Quote exactly, and only, the lines of the material below from the line with "for control, place_y" through the line with "bpy.data.objects.remove(obj)".

**AVAILABLE DATA:**
+ + + +

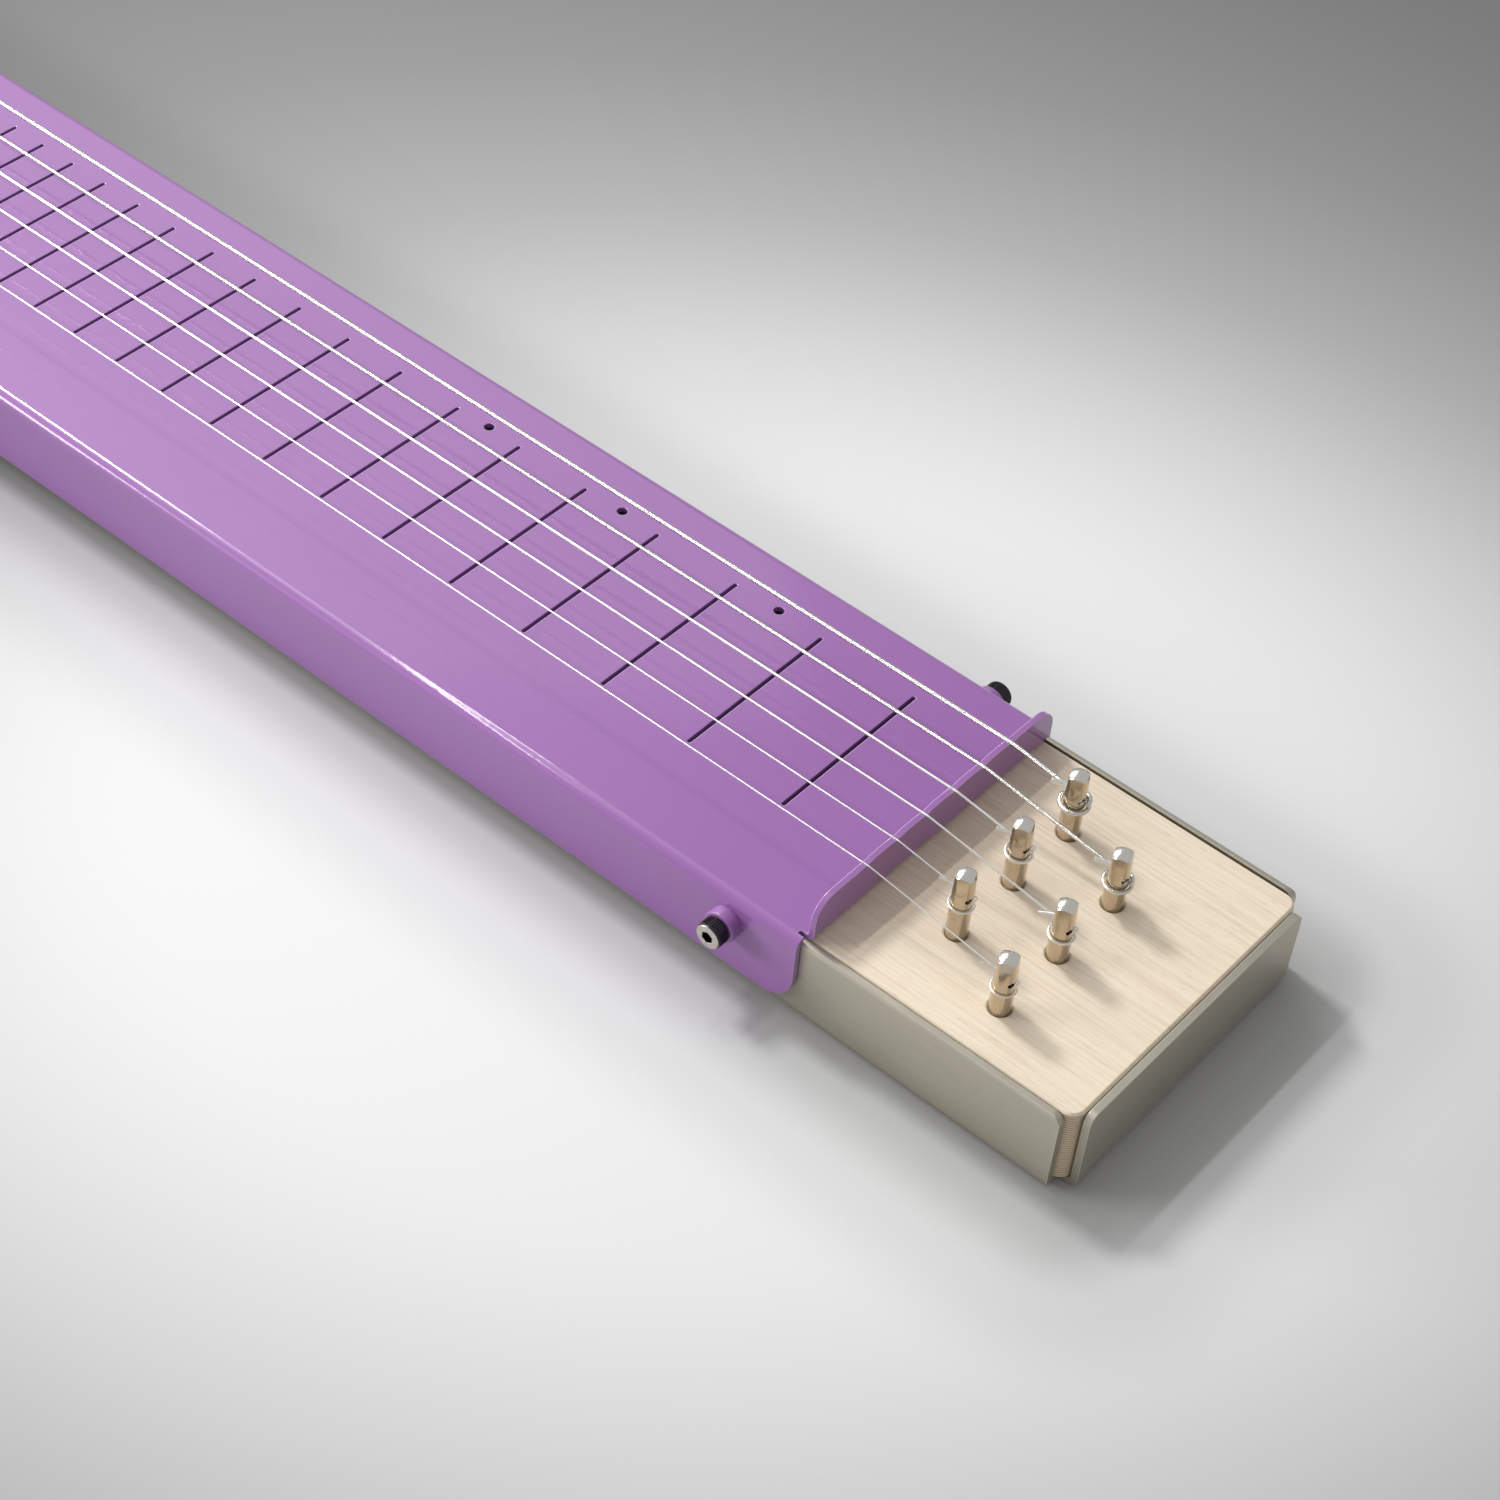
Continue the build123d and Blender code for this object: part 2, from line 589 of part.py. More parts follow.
def make_bracket():
    outside_bend = bracket_bend + bracket_sheet
    low = (upright_x - bracket_sheet - bracket_foot, -bracket_width / 2, wood_top)
    angle = block(low, (upright_x, bracket_width / 2, wood_top + bracket_height))
    angle = fillet(angle.edges().filter_by(Axis.Y).group_by(Axis.Z)[0].sort_by(Axis.X)[-1], outside_bend)
    hollow = block((low[0] - 1, -bracket_width, wood_top + bracket_sheet),
                   (upright_x - bracket_sheet, bracket_width, wood_top + bracket_height + 1))
    hollow = fillet(hollow.edges().filter_by(Axis.Y).group_by(Axis.Z)[0].sort_by(Axis.X)[-1], bracket_bend)
    angle -= hollow
    angle = fillet(angle.edges().filter_by(Axis.Z).group_by(Axis.X)[0], 3)
    angle = fillet(angle.edges().filter_by(Axis.X).group_by(Axis.Z)[-1], 3)
    for diameter, y in zip(string_diameters, string_y):
        half = diameter / 2 + anchor_slot_clearance
        behind = upright_x - 2 * bracket_sheet
        angle -= block((behind, y - half, wood_top + anchor_height),
                       (upright_x + 1, y + half, wood_top + bracket_height + 1))
        angle -= drum(half, 3 * bracket_sheet, (behind, y, wood_top + anchor_height), (1, 0, 0))
    for x, y in bracket_screw_places():
        angle -= drum(bracket_screw_diameter / 2 + screw_hole_clearance, 3 * bracket_sheet,
                      (x, y, wood_top - 1), (0, 0, 1))
    return angle


def make_ball(index):
    """A small grooved brass spool that lies across the string behind the bracket."""
    spool = drum(ball_diameter / 2, ball_width, (0, -ball_width / 2, 0), (0, 1, 0))
    groove = Rot(90, 0, 0) * Torus(ball_diameter / 2 + ball_groove, 2 * ball_groove)
    spool = spool - groove - drum(ball_hole / 2, ball_width + 2, (0, -ball_width / 2 - 1, 0), (0, 1, 0))
    x = upright_x - bracket_sheet - ball_seat_gap - ball_diameter / 2
    return Pos(x, string_y[index], wood_top + anchor_height) * spool


def pan_screw(head_diameter, head_height, diameter, length):
    """A round-headed screw standing on Z = 0, shank down, with a cross recess."""
    head = drum(head_diameter / 2, head_height, (0, 0, 0), (0, 0, 1))
    head = fillet(head.edges().sort_by(Axis.Z)[-1], head_height * 0.7)
    screw = head + drum(diameter / 2, length, (0, 0, 0), (0, 0, -1))
    cross = Box(screw_recess_share * head_diameter, screw_recess_width, head_height)
    for angle in (0, 90):
        screw -= Rot(0, 0, angle) * Pos(0, 0, head_height) * cross
    return screw


# Pickup: single coil under a metal cover, hung from the deck by two screws
def make_pickup():
    inner_x = pickup_width - 2 * cover_wall
    inner_y = pickup_length - 2 * cover_wall
    plate_low = pickup_floor + baseplate_floor_gap
    plate_top = plate_low + baseplate_sheet
    bobbin_low = plate_top + magnet_height
    bobbin_high = pickup_top - cover_wall - pole_clearance
    ear_y = pickup_ear_y + pickup_window_gap

    cover = rounded_block(pickup_x, 0, pickup_width, pickup_length, plate_top, pickup_top, pickup_corner)
    cover = fillet(cover.faces().sort_by(Axis.Z)[-1].edges(), cover_edge_round)
    cover -= rounded_block(pickup_x, 0, inner_x, inner_y, plate_top - 1, pickup_top - cover_wall,
                           pickup_corner - cover_wall)
    for y in string_y:
        cover -= drum(pole_diameter / 2 + pole_clearance, 2 * cover_hole_reach,
                      (pickup_x, y, pickup_top - cover_hole_reach), (0, 0, 1))
    save("pickup_cover", cover)

    bobbin_x = inner_x - 2 * bobbin_side_gap
    bobbin_y = inner_y - 2 * bobbin_side_gap
    core_x = pole_diameter + 2 * bobbin_wall
    core_y = string_span + core_x
    winding_low = bobbin_low + bobbin_flange
    winding_high = bobbin_high - bobbin_flange
    bobbin = rounded_block(pickup_x, 0, bobbin_x, bobbin_y, bobbin_low, winding_low, bobbin_corner)
    bobbin += rounded_block(pickup_x, 0, bobbin_x, bobbin_y, winding_high, bobbin_high, bobbin_corner)
    core = rounded_block(pickup_x, 0, core_x, core_y, bobbin_low, bobbin_high, core_x / 2 - 0.01)
    bobbin += core
    for y in string_y:
        bobbin -= drum(pole_diameter / 2, pickup_height, (pickup_x, y, bobbin_low - 1), (0, 0, 1))
    save("pickup_bobbin", bobbin)

    coil_x = bobbin_x - 2 * coil_inset
    coil = rounded_block(pickup_x, 0, coil_x, bobbin_y - 2 * coil_end_inset, winding_low, winding_high,
                         coil_x / 2 - 0.01)
    save("pickup_coil", coil - core)

    poles = []
    for y in string_y:
        pole = drum(pole_diameter / 2, pickup_top - bobbin_low, (pickup_x, y, bobbin_low), (0, 0, 1))
        poles.append(pole - Pos(pickup_x, y, pickup_top) * Box(2 * pole_diameter, pole_slot_width,
                                                               2 * pole_slot_depth))
    save("pickup_pole_pieces", *poles)
    magnet_length = string_span + 2 * magnet_margin
    magnet = rounded_block(pickup_x, 0, magnet_width, magnet_length, plate_top, bobbin_low, magnet_corner)
    save("pickup_magnet", magnet)

    plate = rounded_block(pickup_x, 0, pickup_width, pickup_length, plate_low, plate_top, pickup_corner)
    plate += rounded_block(pickup_x, 0, ear_width, 2 * ear_y + ear_width - 2, plate_low, plate_top,
                           bobbin_corner)
    screws = []
    sleeves = []
    for side in (-1, 1):
        place = (pickup_x, side * ear_y)
        plate -= drum(pickup_screw_diameter / 2 + notch_clearance, 2 * baseplate_sheet,
                      (*place, plate_low - 1), (0, 0, 1))
        length = deck_top - plate_low + pickup_screw_extra
        screws.append(Pos(*place, deck_top) * pan_screw(pickup_screw_head, pickup_screw_head_height,
                                                        pickup_screw_diameter, length))
        sleeve = drum(sleeve_diameter / 2, wood_top - plate_top, (*place, plate_top), (0, 0, 1))
        sleeves.append(sleeve - drum(pickup_screw_diameter / 2 + sleeve_clearance, pickup_height,
                                     (*place, plate_top - 1), (0, 0, 1)))
    save("pickup_baseplate", plate)
    save("pickup_screws", *screws)
    save("pickup_sleeves", *sleeves)


# Controls: a small potentiometer under the deck, its shaft, washer, nut and fluted knob
def hexagon(flats, height, bore):
    prism = extrude(RegularPolygon(flats / 2, 6, major_radius=False), height)
    cap = flats / math.sqrt(3)
    prism = prism & chamfer(extrude(Circle(cap), height).edges(), nut_chamfer)
    return prism - extrude(Circle(bore), height)


def make_control(name, y):
    case_top = wood_top - control_deck
    case = drum(pot_diameter / 2, pot_height, (0, 0, -pot_height), (0, 0, 1))
    pot = fillet(case.edges().sort_by(Axis.Z)[0], pot_edge_round)
    pot += drum(pot_bushing_diameter / 2, pot_bushing_height, (0, 0, 0), (0, 0, 1))
    for step in (-1, 0, 1):
        pot += Pos(pot_diameter / 2 + 1, step * pot_lug_pitch, -pot_height / 2) * Box(*pot_lug_size)
    pot -= drum(pot_shaft_diameter / 2 + pot_shaft_clearance, pot_shaft_height, (0, 0, -pot_shaft_seat),
                (0, 0, 1))
    foot = pot_shaft_end_gap - pot_shaft_seat
    shaft = drum(pot_shaft_diameter / 2, pot_shaft_height - foot, (0, 0, foot), (0, 0, 1))
    shaft = chamfer(shaft.edges().sort_by(Axis.Z)[-1], pot_shaft_chamfer)
    top = Pos(control_x, y, case_top)
    save(f"{name}_pot", top * pot)
    save(f"{name}_shaft", top * shaft)

    on_deck = Pos(control_x, y, wood_top)
    washer_hole = Circle(pot_bushing_diameter / 2 + washer_clearance)
    washer = extrude(Circle(pot_washer_diameter / 2) - washer_hole, pot_washer_sheet)
    save(f"{name}_washer", on_deck * washer)
    nut = hexagon(pot_nut_flats, pot_nut_height, pot_bushing_diameter / 2 + notch_clearance)
    save(f"{name}_nut", on_deck * Pos(0, 0, pot_washer_sheet) * nut)

    knob_low = pot_bushing_height - control_deck + knob_gap
    knob = extrude(Circle(knob_diameter / 2), knob_height)
    knob = fillet(knob.edges().sort_by(Axis.Z)[-1], knob_edge_round)
    for flute in range(knob_flutes):
        outside = knob_diameter / 2 + knob_flute_share * knob_flute_radius
        groove = extrude(Circle(knob_flute_radius), knob_height)
        knob -= Rot(0, 0, 360 * flute / knob_flutes) * Pos(outside, 0, knob_skirt) * groove
    shaft_above = pot_shaft_height - pot_bushing_height - knob_gap
    knob -= extrude(Circle(pot_shaft_diameter / 2 + knob_bore_clearance), shaft_above + pot_shaft_end_gap)
    save(f"{name}_knob", on_deck * Pos(0, 0, knob_low) * knob)


# Output jack in the tail wall
def make_jack():
    inside = tail_end + tray_sheet
    case = drum(jack_case_diameter / 2, jack_case_length, (inside, 0, jack_height), (1, 0, 0))
    bushing = drum(jack_bushing_diameter / 2, jack_protrusion + tray_sheet,
                   (tail_end - jack_protrusion, 0, jack_height), (1, 0, 0))
    jack = fillet(case.edges().sort_by(Axis.X)[-1], pot_edge_round) + bushing
    for angle in (0, 120, 240):
        lug = Pos(inside + jack_case_length + 2, 0, jack_lug_radius) * Box(*jack_lug_size)
        jack += Pos(0, 0, jack_height) * Rot(angle, 0, 0) * lug
    jack -= drum(jack_bore_diameter / 2, jack_bore_length, (tail_end - jack_protrusion, 0, jack_height),
                 (1, 0, 0))
    save("output_jack", jack)
    hole = jack_bushing_diameter / 2
    washer = extrude(Circle(jack_washer_diameter / 2) - Circle(hole + washer_clearance), jack_washer_sheet)
    outwards = Plane(origin=(tail_end, 0, jack_height), z_dir=(-1, 0, 0))
    save("jack_washer", outwards * washer)
    nut = hexagon(jack_nut_flats, jack_nut_height, hole + notch_clearance)
    save("jack_nut", outwards * Pos(0, 0, jack_washer_sheet) * nut)


# Side screws on their bosses, and the screws under the tray
def make_fasteners():
    screws = []
    bosses = []
    for x in side_screw_x:
        for side in (-1, 1):
            outwards = Plane(origin=(x, side * body_width / 2, side_screw_height), z_dir=(0, side, 0))
            boss = extrude(Circle(boss_diameter / 2), boss_height)
            boss = fillet(boss.edges().sort_by(Axis.Z)[-1], boss_round)
            boss -= extrude(Circle(side_screw_diameter / 2 + screw_hole_clearance), boss_height)
            bosses.append(outwards * boss)
            head = extrude(Circle(side_screw_head / 2), side_screw_head_height)
            head = fillet(head.edges().sort_by(Axis.Z)[-1], side_screw_edge_round)
            socket = Pos(0, 0, side_screw_head_height - side_screw_socket_depth) * extrude(
                RegularPolygon(side_screw_socket / 2, 6, major_radius=False), side_screw_socket_depth)
            shank = drum(side_screw_diameter / 2, side_screw_length, (0, 0, 0), (0, 0, -1))
            screws.append(outwards * Pos(0, 0, boss_height) * (head - socket + shank))
    save("side_screws", *screws)
    save("screw_bosses", *bosses)

    under = []
    half = tray_screw_head
    inside = block((-half, -half, tray_screw_recess), (half, half, tray_screw_length - tray_screw_point_gap))
    cross_length, cross_width, cross_depth = tray_screw_cross
    cross = Pos(0, 0, tray_screw_recess) * Box(cross_length, cross_width, 2 * cross_depth)
    for x, y in tray_screw_places():
        screw = (countersink(0, 0, 0) & inside) - cross - Rot(0, 0, 90) * cross
        under.append(Pos(x, y, 0) * screw)
    save("tray_screws", *under)
    save("tail_bracket_screws", *[
        Pos(x, y, wood_top + bracket_sheet) * pan_screw(bracket_screw_head, bracket_screw_head_height,
                                                        bracket_screw_diameter, bracket_screw_length - 2)
        for x, y in bracket_screw_places()])


save("tray", make_tray())
save("shell", *make_shell())
save("wood_core", make_wood())
for index, place in enumerate(pin_places):
    save(f"tuning_pin_{index + 1}", make_pin(*place))
    save(f"string_{index + 1}", *make_string(index))
    save(f"string_tail_{index + 1}", make_string_tail(index))
save("tail_bracket", make_bracket())
save("ball_ends", *[make_ball(index) for index in range(string_count)])
make_pickup()
for control, place_y in control_places.items():
    make_control(control, place_y)
make_jack()
make_fasteners()
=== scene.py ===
import math

import bmesh
import bpy
from mathutils import Matrix, Vector


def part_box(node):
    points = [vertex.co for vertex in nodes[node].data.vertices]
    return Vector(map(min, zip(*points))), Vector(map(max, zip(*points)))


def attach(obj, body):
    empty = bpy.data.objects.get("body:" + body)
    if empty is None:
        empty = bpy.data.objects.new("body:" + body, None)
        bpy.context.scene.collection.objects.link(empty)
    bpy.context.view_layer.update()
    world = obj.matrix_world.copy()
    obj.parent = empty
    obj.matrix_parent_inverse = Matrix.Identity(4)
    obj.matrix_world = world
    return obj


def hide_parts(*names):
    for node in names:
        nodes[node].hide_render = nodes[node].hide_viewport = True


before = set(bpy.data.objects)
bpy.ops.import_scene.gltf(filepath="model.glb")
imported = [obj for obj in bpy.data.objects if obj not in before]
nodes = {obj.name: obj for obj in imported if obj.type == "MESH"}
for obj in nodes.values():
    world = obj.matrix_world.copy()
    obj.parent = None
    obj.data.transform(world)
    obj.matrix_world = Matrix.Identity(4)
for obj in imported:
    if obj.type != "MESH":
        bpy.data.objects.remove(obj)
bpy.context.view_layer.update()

# Camera: it stands beyond the head on the treble side and looks down along the deck at about 45 degrees,
# so the tuning pins are near and the strings run away to the upper left. Metres and degrees.
shell_low, shell_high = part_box("shell")
tray_low, tray_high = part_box("tray")
nut_x = shell_high.x
wood_top = tray_high.z
camera_from_nut = Vector((0.2797, -0.4639, 0.5717))
camera_turn = math.radians(36.02)
camera_tilt = math.radians(45.44)
camera_roll = math.radians(6.05)
half_frame_over_focal_length = 750 / 3262.9

forward = Vector((-math.sin(camera_turn) * math.cos(camera_tilt),
                  math.cos(camera_turn) * math.cos(camera_tilt), -math.sin(camera_tilt)))
level = Vector((math.cos(camera_turn), math.sin(camera_turn), 0))
upright = level.cross(forward)
right = level * math.cos(camera_roll) + upright * math.sin(camera_roll)
upwards = upright * math.cos(camera_roll) - level * math.sin(camera_roll)
camera = bpy.data.objects.new("camera", bpy.data.cameras.new("camera"))
camera.data.sensor_fit = "HORIZONTAL"
camera.data.angle = 2 * math.atan(half_frame_over_focal_length)
camera.data.clip_start = 0.01
camera.matrix_world = Matrix.Translation(Vector((nut_x, 0, wood_top)) + camera_from_nut) @ Matrix(
    (right, upwards, -forward)).transposed().to_4x4()
bpy.context.scene.collection.objects.link(camera)
bpy.context.scene.camera = camera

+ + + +

**FINISHED ANSWER:**
for control, place_y in control_places.items():
    make_control(control, place_y)
make_jack()
make_fasteners()
=== scene.py ===
import math

import bmesh
import bpy
from mathutils import Matrix, Vector


def part_box(node):
    points = [vertex.co for vertex in nodes[node].data.vertices]
    return Vector(map(min, zip(*points))), Vector(map(max, zip(*points)))


def attach(obj, body):
    empty = bpy.data.objects.get("body:" + body)
    if empty is None:
        empty = bpy.data.objects.new("body:" + body, None)
        bpy.context.scene.collection.objects.link(empty)
    bpy.context.view_layer.update()
    world = obj.matrix_world.copy()
    obj.parent = empty
    obj.matrix_parent_inverse = Matrix.Identity(4)
    obj.matrix_world = world
    return obj


def hide_parts(*names):
    for node in names:
        nodes[node].hide_render = nodes[node].hide_viewport = True


before = set(bpy.data.objects)
bpy.ops.import_scene.gltf(filepath="model.glb")
imported = [obj for obj in bpy.data.objects if obj not in before]
nodes = {obj.name: obj for obj in imported if obj.type == "MESH"}
for obj in nodes.values():
    world = obj.matrix_world.copy()
    obj.parent = None
    obj.data.transform(world)
    obj.matrix_world = Matrix.Identity(4)
for obj in imported:
    if obj.type != "MESH":
        bpy.data.objects.remove(obj)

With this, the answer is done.